Fernando Botero Tackels Abu Ghraib
May 8, 2007
Last year, Latin America’s best known painter released a series of tremendously powerful paintings. “This conduct by the Americans was a total shock for me,” Botero told a Colombian magazine, “I am increasingly sensitive to injustice, which makes my blood boil, and these paintings were born from the anger provoked by this horror.
“I had no commercial intention in painting these works. I produced them purely to say something about the horror. And since all art is communication, it’s more important that they are seen in museums and big public exhibitions than that they are hidden away in the house of a private collector.”
Zach De La Rocha: “Hang the President”
May 4, 2007
At a recent show, De La Rocha – of Rage Against the Machine – said “and this current administration is no exception. They should be hung, and tried, and shot.” Conservatives like Hannity and Coulter are having a shit fit, pretending that his comments are a culmination of Harry Reid and Nancy Pelosi’s anti-Bush sentiment.
De La Rocha is a rare and powerful voice in the American mainstream. His message is at times reactionary, but his prowess as a singer and songwriter give him the unique ability to popularize a leftist, anti-government message. As such, I have posted my two favorite Rage Against the Machine videos:
Testify
Sleep Now in the Fire
Whitey on the Moon
May 1, 2007
A rat done bit my sister Nell with Whitey on the moon.
Her face and arms began to swell and Whitey’s on the moon.
I can’t pay no doctor bills but Whitey’s on the moon.
Ten years from now I’ll be payin’ still while Whitey’s on the moon.
The man just upped my rent last night cuz Whitey’s on the moon.
No hot water, no toilets, no lights but Whitey’s on the moon.
I wonder why he’s uppin me. Cuz Whitey’s on the moon?
I was already givin’ him fifty a week but now Whitey’s on the moon.
Taxes takin’ my whole damn check,
The junkies makin’ me a nervous wreck,
The price of food is goin’ up,
And as if all that shit wasn’t enough:
A rat done bit my sister Nell with Whitey on the moon.
Her face and arms began to swell but Whitey’s on the moon.
Was all that money I made last year for Whitey on the moon?
How come there ain’t no money here? Hmm! Whitey’s on the moon.
Ya know, I just about had my fill of Whitey on the moon.

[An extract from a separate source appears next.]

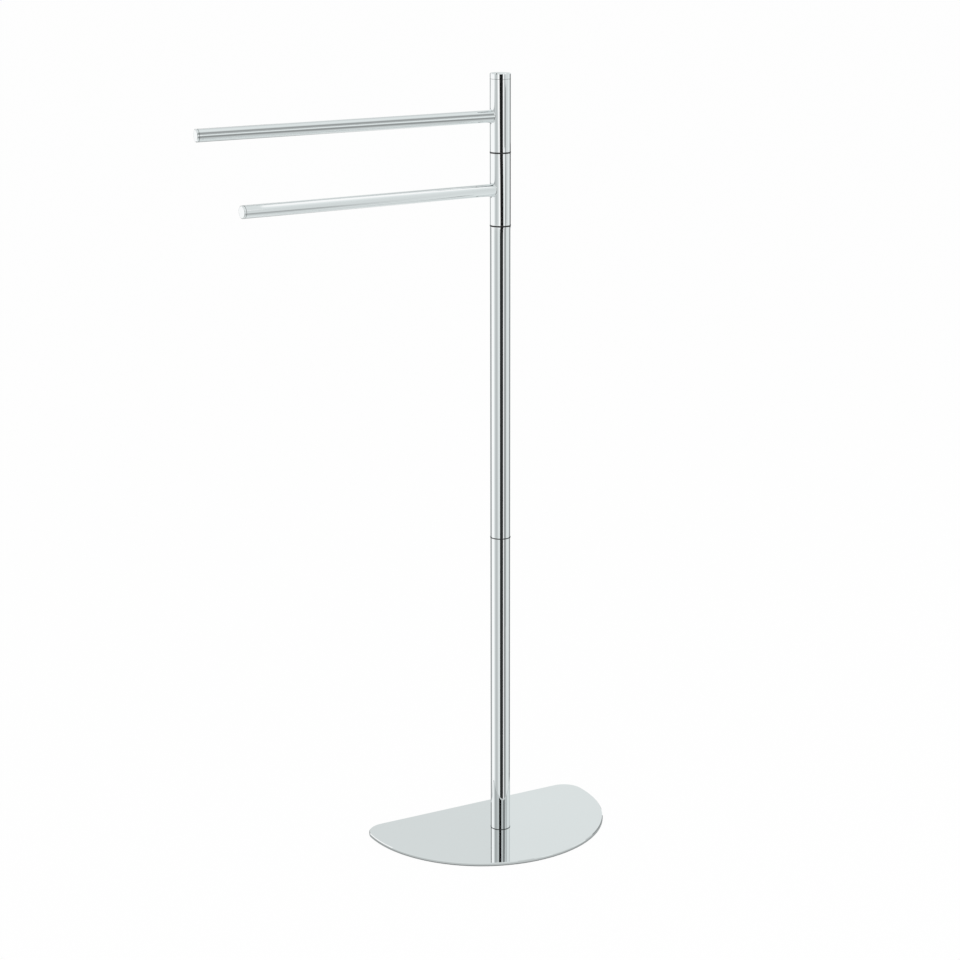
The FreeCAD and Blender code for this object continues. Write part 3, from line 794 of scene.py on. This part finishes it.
upright_card("far_grey_flag", [(30, 0.21), (56, 0.24)], *FAR_HIGH_TIER, ring=FAR_RING)
upright_card("far_pale_card", [(56, 0.50), (76, 0.52)], *FAR_HIGH_TIER, ring=FAR_RING)
tall_card("slim_pale_card", 31, 41.5, [(-4.2, 0.95), (0.6, 1.0)], FAR_RING)
tall_card("upper_arm_flag", 41.5, 57, [(-6.8, 0.55), (-4.6, 0.42), (-3.0, 0.27), (-2.2, 0.28), (-0.9, 0.40),
                                       (0.30, 0.50), (0.55, 0.74), (1.6, 0.84), (2.4, 0.76), (3.15, 0.56)],
          FAR_RING)
tall_card("lower_arm_flag", 57, 74, [(-7.0, 0.78), (-5.6, 0.66), (-4.6, 0.42), (-3.6, 0.48), (-2.4, 0.66),
                                     (-0.75, 0.72), (1.5, 0.72), (3.15, 0.74)], FAR_RING)
leaning_card("grey_hub_flag", [(-0.62, 55, 66), (-0.335, 55, 66), (-0.33, 55.5, 72), (-0.04, 55.5, 71),
                               (0.02, 54.5, 67.5), (0.31, 54.5, 67.5)], HUB_FLAG_GREY, ring=FAR_FRONT_RING)
tall_card("grey_foot_flag", 56, 66, [(-3.6, 0.36), (-2.3, 0.38)], FAR_FRONT_RING)
print("The far cards stand on a ring of", FAR_RING, "m.")

# %% [markdown]
# ### Cards for the arms
#
# A level tube mirrors the room the other way: across its width it sweeps from the floor in front,
# up over the ceiling and down behind. So the long thin lines on the arms are the images of long
# cards that lie level, along the arms. Each arm has a curved shell parallel to its axis. The camera
# looks at the arms slantwise, from the side of their free ends, so what they mirror lies past the
# post, and that is where the shells are: their reach is negative. Flat cards would do as well, but
# on a shell an angle is the same as at the arm. The stops are such angles in degrees, 0 level in
# front of the arm and 90 straight above it.

# %% Shells along the arms
SHELL_DISTANCE = 7.0
SHELL_STEP = 6


def shell_along_arm(name, arm, reach, stops):
    """A curved card parallel to an arm. Each stop is a lift above level and the brightness there.
    Reach is how far the card starts and ends, from the post's axis towards the arm's free end."""
    line = LINE[arm]
    front = Vector((0, 0, 1)).cross(line).normalized()
    above = line.cross(front).normalized()
    steps = between(stops, SHELL_STEP)
    points = []
    for lift, _ in steps:
        side = front * math.cos(math.radians(lift)) + above * math.sin(math.radians(lift))
        points += [SWIVEL[arm] + side * SHELL_DISTANCE + line * along for along in reach]
    glows = [grey(tone) for _, tone in steps for _ in reach]
    faces = [(2 * i, 2 * i + 1, 2 * i + 3, 2 * i + 2) for i in range(len(steps) - 1)]
    return card(name, points, faces, glows)


shell_along_arm("upper_arm_shell", "upper_arm", (-3.40, -1.70),
                [(19.5, 0.52), (27, 0.44), (36, 0.32), (46, 0.32), (54, 0.54), (64, 0.77), (80, 0.83),
                 (104, 0.79), (125, 0.66), (140, 0.66)])
shell_along_arm("lower_arm_shell", "lower_arm", (-4.95, -3.40),
                [(19.5, 0.73), (30, 0.74), (44, 0.80), (58, 0.86), (70, 1.0), (104, 1.0), (112, 0.76),
                 (122, 0.44), (132, 0.50), (140, 0.70)])
print("The shells curve round the arms at", SHELL_DISTANCE, "m.")

# %% [markdown]
# ### Ceiling, pit and backdrop
#
# Large pale cards above, below and behind give the arms and the foot plate their calm light grey.
# Two black flags hang just under the ceiling. Near its root, the top of an arm mirrors the hub, and
# the hub mirrors that part of the ceiling, so each arm gets the short dark line that the photograph
# shows there. The lower flag keeps clear of the curve that the plate's bevel mirrors.

# %% Ceiling, pit and backdrop
CEILING_HEIGHT = 9.0
CEILING_HALF = 14
PIT_HALF = 2.5
CEILING_FLAG_HEIGHT = 8.9
CEILING_BLACK = 0.04
LOWER_FLAG_OUTLINE = [(-3.5, -3.2), (-4.75, -1.77), (-5.95, -0.24), (-6.4, 0.5), (-8.0, 0.5), (-8.0, -4.6),
                      (-3.2, -4.6)]
BACKDROP_TIER = (0.65, 2.2)
BACKDROP_RING = 3.0


def level_card(name, outline, height, tone):
    """A flat level card inside an outline of x and y."""
    points = [(x, y, height) for x, y in outline]
    return card(name, points, [tuple(range(len(points)))], [grey(tone)] * len(points))


def oblong(x0, y0, x1, y1):
    """The outline of an oblong between two corners."""
    return [(x0, y0), (x1, y0), (x1, y1), (x0, y1)]


level_card("ceiling", oblong(-CEILING_HALF, -CEILING_HALF, CEILING_HALF, CEILING_HALF),
           CEILING_HEIGHT, 0.76)
level_card("ceiling_flag_upper", oblong(-3.95, -1.8, -2.2, 2.6), CEILING_FLAG_HEIGHT, CEILING_BLACK)
level_card("ceiling_flag_lower", LOWER_FLAG_OUTLINE, CEILING_FLAG_HEIGHT, CEILING_BLACK)
level_card("pit", oblong(-PIT_HALF, -PIT_HALF, PIT_HALF, PIT_HALF), CARD_FOOT, 0.73)
upright_card("plate_backdrop_left", [(148, 0.79), (180, 0.79)], *BACKDROP_TIER, ring=BACKDROP_RING)
upright_card("plate_backdrop_right", [(180, 0.73), (193, 0.73)], *BACKDROP_TIER, ring=BACKDROP_RING)
print("The ceiling is at", CEILING_HEIGHT, "m and the pit at", CARD_FOOT, "m.")

# %% [markdown]
# ### Shade round the plate
#
# The plate's low rim mirrors the floor just beside it, which is darker there: it lies in the
# plate's own shade. The lamps would make that shade if the metal saw the floor. As it doesn't, the
# shade is one more card, which follows the plate's outline just above the floor. Each of its rings
# is a distance from the rim, in metres, and the brightness there, and it is darkest on the side
# that faces the camera. For each direction it starts from the outermost point of the plate, so it
# fits whatever outline the frame has.

# %% Shade round the plate
SHADE_RINGS = [(-0.002, 0.18), (0.0025, 0.20), (0.0045, 0.54), (0.008, 0.58), (0.016, 0.56)]
SHADE_SIDES = 180
SHADE_HEIGHT = 0.0002
SIDE_SHADE = 0.42

to_camera = Vector(on_ring(0, 0.0, 1.0))
plate_points = [vertex.co for vertex in nodes["base_plate"].data.vertices]
shade_points = []
shade_glows = []
for turn in range(SHADE_SIDES):
    angle = 2 * math.pi * turn / SHADE_SIDES
    outward = Vector((math.cos(angle), math.sin(angle), 0.0))
    rim = max(plate_points, key=outward.dot)
    facing = max(0.0, outward.dot(to_camera)) ** 2
    for gap, tone in SHADE_RINGS:
        shade_points.append((rim.x + outward.x * gap, rim.y + outward.y * gap, SHADE_HEIGHT))
        shade_glows.append(grey(tone * facing + max(tone, SIDE_SHADE) * (1 - facing)))
span = len(SHADE_RINGS)
shade_faces = []
for turn in range(SHADE_SIDES):
    here = turn * span
    there = (turn + 1) % SHADE_SIDES * span
    shade_faces += [(here + i, here + i + 1, there + i + 1, there + i) for i in range(span - 1)]
card("floor_shade", shade_points, shade_faces, shade_glows)
print("The shade has", len(shade_faces), "faces.")

# %% [markdown]
# ### Lamps
#
# Two large soft lamps light what isn't mirror: the rings, the sheet and the floor. Small lamps or a
# sun would give hard shadows, and large ones give soft shadows. They are kept plain, and mirror
# rays don't see them, because the cards do that work.

# %% Lamps
AIM_POINT = Vector((0.0, 0.0, 0.5))


def soft_lamp(name, place, size, watts):
    """A large square lamp aimed at the middle of the stand."""
    data = bpy.data.lights.new(name, "AREA")
    data.shape = "SQUARE"
    data.size = size
    data.energy = watts
    lamp = bpy.data.objects.new(name, data)
    bpy.context.scene.collection.objects.link(lamp)
    lamp.location = place
    lamp.rotation_mode = "QUATERNION"
    lamp.rotation_quaternion = (AIM_POINT - Vector(place)).to_track_quat("-Z", "Y")
    lamp.visible_glossy = False
    return lamp


key_lamp = soft_lamp("key_lamp", (-1.8, -1.6, 2.6), 1.6, 22.0)
fill_lamp = soft_lamp("fill_lamp", (2.2, -0.8, 2.0), 1.8, 10.0)
print("The lamps give", key_lamp.data.energy, "and", fill_lamp.data.energy, "watts.")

I think I’ll send these doctor bills
airmail special….
to Whitey on the moon.
– Gil Scott Heron
Heron does a wonderful job here. I think ‘Whitey on the Moon’ refers to both the American obsession with space exploration (which is contrasted with very personal, Early troubles) and the clueless state of white-Americans living in the suburbs. This racial double entente is what gives the work an acerbic edge.
Our American-Corporate Culture Machine
April 30, 2007
Conservative America is always decrying the constant stream of sex and violence which is part and parcel of American media. And they are on to something. The major media corporations in this country control and manufacture American culture. Now, this isn’t new and has been critiqued since the founding of the Frankfurt school, but as the scale and power of the American Culture Machine is currently unprecedented in our history it deserves continued attention.

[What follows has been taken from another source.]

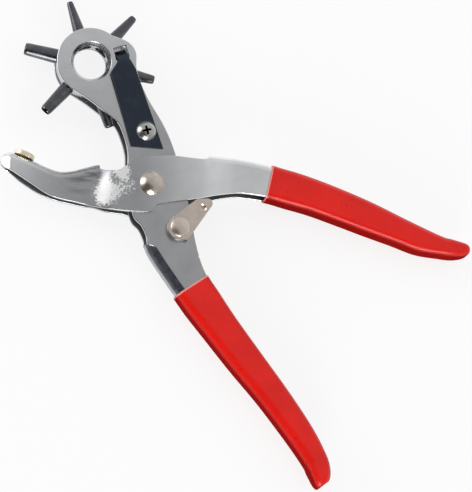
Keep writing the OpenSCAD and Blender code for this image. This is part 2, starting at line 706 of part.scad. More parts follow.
turret_frame();
anvil_arm();
pivot_rivet();
pivot_spacer();
handle_spring();
turret_ring();
punch_tube(0);  // tube_2_0
punch_tube(1);  // tube_2_5
punch_tube(2);  // tube_3_0
punch_tube(3);  // tube_3_5
punch_tube(4);  // tube_4_0
punch_tube(5);  // tube_4_5
anvil_pad();
detent_spring();
detent_screw();
lock_washer();
lock_lever();
lock_rivet();
frame_grip();
arm_grip();
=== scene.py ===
"""Looks of a rotary hole punch: pressed steel frame and arm, turret of punches, red grips."""
import logging
import math
from collections.abc import Callable
from dataclasses import dataclass, field
from enum import Enum

import bmesh
import bpy
from mathutils import Matrix, Vector
from mathutils.geometry import tessellate_polygon


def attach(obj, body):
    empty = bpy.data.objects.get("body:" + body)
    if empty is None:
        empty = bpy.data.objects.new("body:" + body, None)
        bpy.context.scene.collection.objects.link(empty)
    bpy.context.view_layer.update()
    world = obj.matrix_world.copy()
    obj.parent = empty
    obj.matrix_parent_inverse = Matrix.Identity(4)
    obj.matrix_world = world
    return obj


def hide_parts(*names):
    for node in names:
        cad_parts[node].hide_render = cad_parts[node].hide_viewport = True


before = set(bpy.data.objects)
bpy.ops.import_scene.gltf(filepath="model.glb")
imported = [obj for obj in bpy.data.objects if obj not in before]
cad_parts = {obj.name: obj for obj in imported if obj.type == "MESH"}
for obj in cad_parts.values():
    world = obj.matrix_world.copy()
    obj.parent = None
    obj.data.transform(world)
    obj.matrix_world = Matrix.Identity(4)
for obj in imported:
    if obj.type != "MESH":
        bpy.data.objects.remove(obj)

LOG = logging.getLogger("hole_punch")
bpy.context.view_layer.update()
MM = 0.001
Point2 = tuple[float, float]
Point3 = tuple[float, float, float]
Colour = tuple[float, float, float, float]
Value = bpy.types.NodeSocket
Place = Callable[[float, float, float], Vector]


# ---------- Curves ----------

def turned(p: Point2, degrees: float) -> Point2:
    """Returns p turned about the origin."""
    c, s = math.cos(math.radians(degrees)), math.sin(math.radians(degrees))
    return (p[0] * c - p[1] * s, p[0] * s + p[1] * c)


def plus(a: Point2, b: Point2) -> Point2:
    """Returns the sum of two points."""
    return (a[0] + b[0], a[1] + b[1])


def ease(u: float) -> float:
    """Returns a smooth step from 0 to 1."""
    v = min(max(u, 0.0), 1.0)
    return v * v * (3 - 2 * v)


def curve(points: list[Point2], x: float) -> float:
    """Height of a smooth curve at x.

    Args:
        points: Points with rising first coordinates.
        x: Place along the curve.

    Returns:
        The curve's second coordinate.
    """
    i = 0
    while i < len(points) - 2 and x >= points[i + 1][0]:
        i += 1

    def slope(k: int) -> float:
        """Slope of the curve at a point, by its number."""
        a, b = points[max(k - 1, 0)], points[min(k + 1, len(points) - 1)]
        return (b[1] - a[1]) / (b[0] - a[0])

    (ax, ay), (bx, by) = points[i], points[i + 1]
    d = bx - ax
    u = (x - ax) / d
    return (ay * (1 + 2 * u) * (1 - u) ** 2 + slope(i) * d * u * (1 - u) ** 2
            + by * u * u * (3 - 2 * u) - slope(i + 1) * d * u * u * (1 - u))


def through(points: list[Point2], steps: int = 6) -> list[Point2]:
    """Smooth open line through points.

    Args:
        points: Points in the plane.
        steps: Number of steps in each span.

    Returns:
        The finer line.
    """
    line = []
    for i in range(len(points) - 1):
        a, b, c = points[max(i - 1, 0)], points[i], points[i + 1]
        d = points[min(i + 2, len(points) - 1)]
        for k in range(steps):
            u = k / steps
            line.append(tuple(
                b[j] + 0.5 * u * ((c[j] - a[j]) + u * ((2 * a[j] - 5 * b[j] + 4 * c[j] - d[j])
                                                      + u * (3 * b[j] - a[j] - 3 * c[j] + d[j])))
                for j in (0, 1)))
    return line + [points[-1]]


def stretch(a: float, b: float, shape: list[Point2]) -> list[Point2]:
    """Points whose places along a handle are shares of the way from a to b."""
    return [(a + p[0] * (b - a), p[1]) for p in shape]


def spaced(a: float, b: float, step: float) -> list[float]:
    """Evenly spaced numbers from a up to, and without, b."""
    n = max(int(round(abs(b - a) / step)), 1)
    return [a + (b - a) * k / n for k in range(n)]


# ---------- Sizes ----------

@dataclass(frozen=True)
class ToolSizes:
    """Sizes that several sub-assemblies share, in millimetres and degrees."""

    sheet: float = 1.8
    frame_h: float = 6.0
    jaw_h: float = 4.0
    slide_gap: float = 0.15
    tail_h: float = 0.9
    fold_r: float = 3.6
    head_distance: float = 57.8
    head_angle: float = 116.5
    head_r: float = 14.5
    hole_r: float = 7.15
    neck_w: float = 15.8
    root_drop: float = 25.0
    lower_angle: float = -53.0
    tube_angle: float = 228.0
    tip_reach: float = 28.0
    bite_gap: float = 0.2
    open_angle: float = 21.0
    pad_t: float = 2.0
    pad_d: float = 9.0

    @property
    def cross_h(self) -> float:
        """Half depth of the anvil arm where it straddles the frame."""
        return self.frame_h + self.slide_gap + self.sheet

    @property
    def mid_z(self) -> float:
        """Height of the tool's middle plane."""
        return self.cross_h + self.tail_h

    @property
    def head(self) -> Point2:
        """Place of the turret's axis."""
        return turned((self.head_distance, 0), self.head_angle)

    @property
    def pad_angle(self) -> float:
        """Direction in which the anvil pad faces with the jaw open."""
        return self.tube_angle + 180 + self.open_angle

    @property
    def pad_seat(self) -> Point2:
        """Middle of the anvil pad's underside."""
        tip = plus(self.head, turned((self.tip_reach + self.bite_gap, 0), self.tube_angle))
        return plus(turned(tip, self.open_angle), turned((-self.pad_t, 0), self.pad_angle))

    def neck_point(self, along: float, across: float) -> Point2:
        """A point on the neck, in shares of its length and half width."""
        return turned((along * self.head_distance, -across * self.neck_w), self.head_angle)

    def head_point(self, along: float, across: float) -> Point2:
        """A point on the head, in shares of its radius."""
        return plus(self.head, turned((along * self.head_r, -across * self.head_r), self.head_angle))

    def lower_point(self, along: float, across: float) -> Point2:
        """A point on the lower handle, from its root."""
        return plus((0, -self.root_drop), turned((along, across), self.lower_angle))

    def seat_point(self, along: float, out: float) -> Point2:
        """A point on the jaw, from the anvil seat."""
        return plus(self.pad_seat, turned((along, out), self.pad_angle - 90))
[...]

What the recent Don Imus affair illustrated was how integral major media corporations are to the dissemination and propagation of American culture. Most black-Americans didn’t know who Don Imus was before his scandal and indeed many still don’t. This is because bigots like Imus, Hannity and O’Reilly are never speaking to or heard by most of black America. That population, especially black youth, are targeted by an entirely different sector of the corporate media-entertainment complex: hip-hop.

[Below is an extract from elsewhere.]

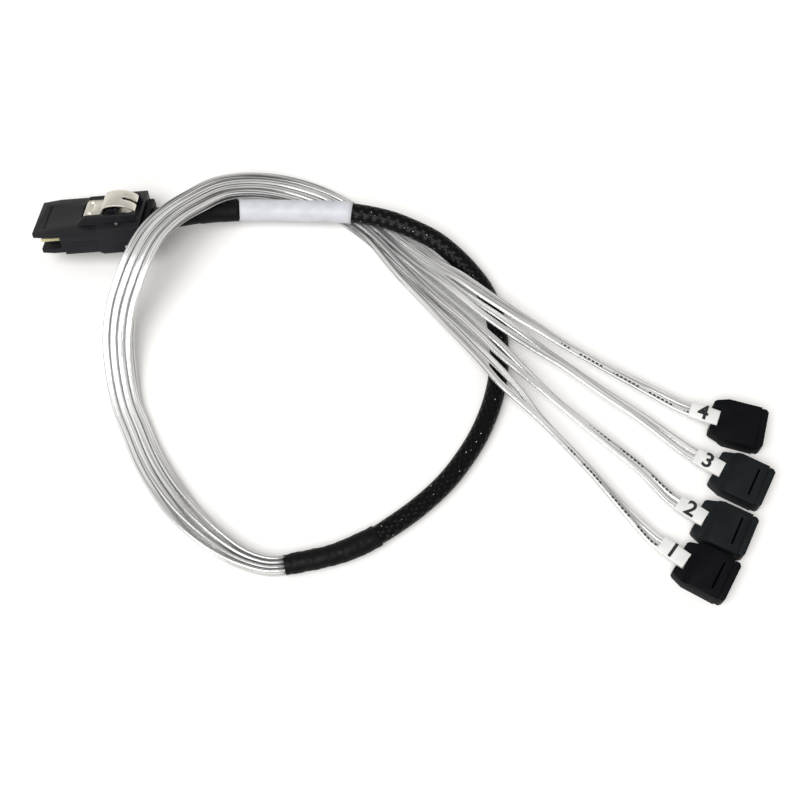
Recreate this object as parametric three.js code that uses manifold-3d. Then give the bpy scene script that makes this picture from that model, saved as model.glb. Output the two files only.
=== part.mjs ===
// Breakout cable: one 36 contact plug with a steel press latch, a braided trunk, and eight flat
// twin lead strips that fan out to four 7 contact drive plugs. Millimetres, +Z up, lying on a bench.
import * as THREE from 'three';
import { mergeVertices } from 'three/addons/utils/BufferGeometryUtils.js';
import Module from 'manifold-3d';

const wasm = await Module();
wasm.setup();

// Clearances between pieces
const GAP = 0.3;
const FINE_GAP = 0.1;
const CUT = 1;

// Host plug, measured from the tip of its nose, along its length (x), across (y) and up (z)
const NOSE_HALF_WIDTH = 11.2;
const NOSE_TIP_HALF_WIDTH = 10.0;
const NOSE_CHAMFER_LENGTH = 6;
const BODY_HALF_WIDTH = 11.9;
const BODY_START = 21.8;
const BODY_END = 36.3;
const NOSE_TOP = 8.7;
const BODY_TOP = 9.3;
const PARTING = 4.7;
const LIP_START = 2.0;
const LIP_END = 9.9;
const LIP_BOTTOM = 1.2;
const NOSE_BOTTOM = 0.4;
const DEEP_START = 22.6;
const CARD_ROOM_HALF_WIDTH = 8.6;
const CARD_ROOM_LOW = 2.9;
const CARD_ROOM_HIGH = 7.0;
const CARD_ROOM_END = 34.3;
const SIDE_SLOT_END = 9;
const GRIP_GROOVE = { x: 3.3, width: 0.6, halfLength: 7.2, depth: 0.4 };

// Card between the shells, with its rows of gold pads
const CARD = { start: 1.8, end: 27, halfWidth: 8.3, low: 4.2, high: 5.2 };
const PAD = { pitch: 0.8, width: 0.5, length: 4.4, join: 0.6, thick: 0.1, inset: 0.6, count: 18 };

// Latch rails, pocket and post on the upper shell
const LATCH_HALF_WIDTH = 5.0;
const POCKET = { start: 15.4, end: 35.4, floor: 8.2, halfWidth: LATCH_HALF_WIDTH + GAP };
const RAIL = { foot: 14.5, crestStart: 17.5, end: 35, thick: 1.6, crest: 11.5 };
const POST = { start: 24.6, end: 27.4, halfWidth: 3.4, top: 11.8 };

// Pressed steel latch: the centre line of its strip, from the front fold to the finger hump
const STEEL = 0.5;
const LATCH_LINE = [
  [16.8, 9.3], [16.9, 10.3], [17.6, 10.9], [22.6, 10.9], [23.2, 11.5], [23.6, 12.8], [24.4, 13.5],
  [26.0, 13.9], [28.2, 14.0], [30.5, 13.7], [32.6, 12.9], [34.0, 11.9], [34.4, 11.2],
];
const LATCH_SLOT = { start: 30.2, halfWidth: 0.9 };
const BARB = { x: 18.0, length: 1.5, halfWidth: 0.5, height: 0.6, side: 3.4 };
const LEAF_LINE = [[17.0, 8.65], [27.0, 8.65], [30.4, 9.5], [33.0, 9.9]];
const LEAF_HALF_WIDTH = 2.6;

// Pins that close the two shells, the block that grips the leads, and the collar behind it
const PIN = { x: 28.4, y: 8.6, radius: 0.6, proud: 0.15, low: 1.0 };
const GRIP_BLOCK = { start: 28.6, end: CARD_ROOM_END - GAP, halfWidth: 7.4 };
const COLLAR = { length: 2.0, halfWidth: 9.4, low: 0.9, high: 8.3, corner: 2.2, taper: 0.8 };

// How the host plug lies: rolled on its long lower edge by the twist of the trunk, rear end raised
const HOST_AT = new THREE.Vector3(-122.25, 58.7, 3.885);
const HOST_ROLL = THREE.MathUtils.degToRad(26.2);
const HOST_TURN = new THREE.Euler(-HOST_ROLL, THREE.MathUtils.degToRad(-4), THREE.MathUtils.degToRad(2.5), 'ZYX');

// Drive plug, measured from its rear face (x), across (y) and up (z)
const DRIVE_LENGTH = 17.4;
const DRIVE_HALF_WIDTH = 7.2;
const DRIVE_HEIGHT = 6.0;
const DRIVE_REAR_HEIGHT = 4.4;
const RAMP = { start: 3.5, end: 5.6 };
const REAR_SIDES = [[4.4, 7.2], [0.7, 5.9], [0, 5.3]];
const OVERMOULD_END = 15.2;
const NOSE_SIDE = { halfWidth: 6.8, corner: 0.8 };
const INSERT = { start: 10.9, halfWidth: 5.9, low: 1.1, high: 4.95, clear: 0.2 };
const FINGER_GROOVE = { fromFront: 5.2, width: 0.6, halfLength: 4.8, depth: 0.35 };
const SOCKET = { depth: 6, halfWidth: 5.3, low: 2.0, high: 3.6, keyWidth: 1.3, keyHigh: 4.6 };
const CONTACT = { count: 7, pitch: 1.27, width: 0.8, thick: 0.25, length: 4.6, bar: 0.5 };
const DRIVE_PLUGS = [
  { name: '4', x: 100.3, y: -8.0, yaw: -16, lead: 4.6, flipped: true },
  { name: '3', x: 100.2, y: -24.8, yaw: -28, lead: 3.4, flipped: false },
  { name: '2', x: 93.1, y: -41.1, yaw: -27, lead: 3.4, flipped: false },
  { name: '1', x: 86.2, y: -54.7, yaw: -30, lead: 3.4, flipped: false },
];

// Flat twin lead strip, the white flag round each pair, and the notch that both enter
const STRIP = { width: 2.2, thick: 1.1, corner: 0.4, step: 5.6 };
const PAIR_PITCH = STRIP.width + 0.25;
const FLAG = { start: -7.2, wall: 0.25, corner: 0.7 };
const FLAG_INSIDE = { width: PAIR_PITCH + STRIP.width + 0.5, height: STRIP.thick + 0.5 };
const NOTCH_DEPTH = 2.6;
const LEAD_END = NOTCH_DEPTH - GAP;

// The strips leave the trunk on edge, four side by side and two high, and then roll flat
const ON_EDGE_PITCH = 1.35;
const FLAT_PITCH = 2.45;
const ON_EDGE_LAYER = 2.6;
const ARC_LAYER = 1.65;
const FLAT_LAYER = 1.35;
const SPREAD = { from: 6, to: 36 };
const ROLL = { from: 14, to: 64 };
const SETTLE = { from: 34, to: 66 };
const CLOSE_UP = { from: 186, to: 212 };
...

In this country life imitates art. Corporate manufactured popular culture is the single strongest influence in this society and hip-hop is one of its mainstays. Every child I know can sing the lyrics to a whole host of songs which promote misogyny, racial pigeonholing and violent machismo. But where are these songs coming from? Leaders in the industry like Russell Simmons continue to claim that this trend is a reaction to real conditions on the street and in the American ghetto. If so, then where is the legitimate social commentary, the outrage? If this music is a product of the black American ghetto – an environment created by 400 years of slavery and Jim Crow – why is this never explicitly dealt with in mainstream rap? It is on the tip of everyone’s tong in black communities across America, but receives no attention from those who are supposedly reflecting the black-American condition.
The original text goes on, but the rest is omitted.